We must pursue activist fiscal policy by broadening the conception of public investment in particular investment in infrastructure and human capital.

Progressive governments must be willing to contemplate more ambitious programs of public investment and direct employment.

That means we must also have a comprehensive plan for Australian jobs.

We understand that industry in general but in particular the manufacturing sector continues to face seismic technological changes and difficulty attracting long term capital investment.

This means that the government can’t stand idly and watch as the manufacturing industry confronts punishing gas prices.

But most importantly we have to win the battle of ideas.

We will only will the next election if we have a clear and bold message about how we strengthen growth and spread opportunity.

We have to make the economic case that less inequality and good wages and working conditions for low and middle income earners will promote economic growth.

We have to make the case that middle class consumers, not just rich people, are also true job creators; that a broad middle class is a source of prosperity not a consequence of it.

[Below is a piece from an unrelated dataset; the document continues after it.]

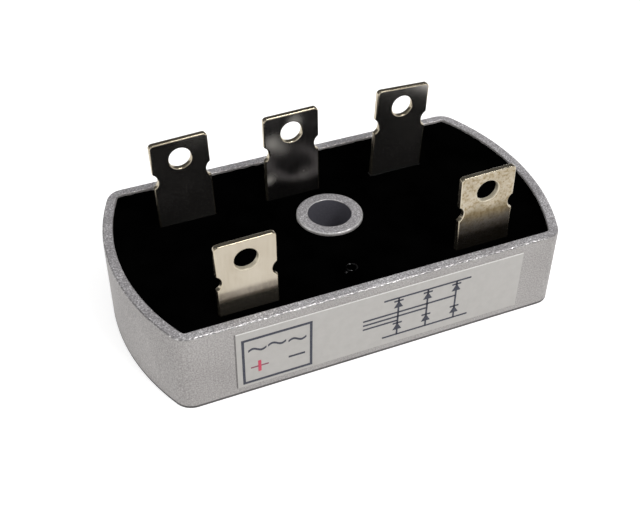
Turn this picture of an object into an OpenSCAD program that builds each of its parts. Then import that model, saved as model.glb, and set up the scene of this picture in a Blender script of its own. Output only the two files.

If all the public hears is social justice rhetoric and the only reason to help workers is because we feel sorry for them – a bleeding heart message then we will lose.

The failure in Britain was that swinging voters weren’t convinced that inequality mattered to them.

British Labour didn’t effectively make the case that inequality affects everyone not just the poor.

In Britain the Tories smashed Labour on economic management and in the US voters weren’t convinced that Hillary Clinton was serious about dealing with inequality.

The labour movement needs an economic policy which drives growth and lifts productivity but we need a message that says clearly and unambiguously whose side we’re on.

If we fail in this task we’ll end as a country ruled by a new plutocratic aristocracy where in the word of Bruce Springsteen’s Badlands; Poor man wanna be rich, rich man wanna be king, and a King ain’t satisfied till he rules everything.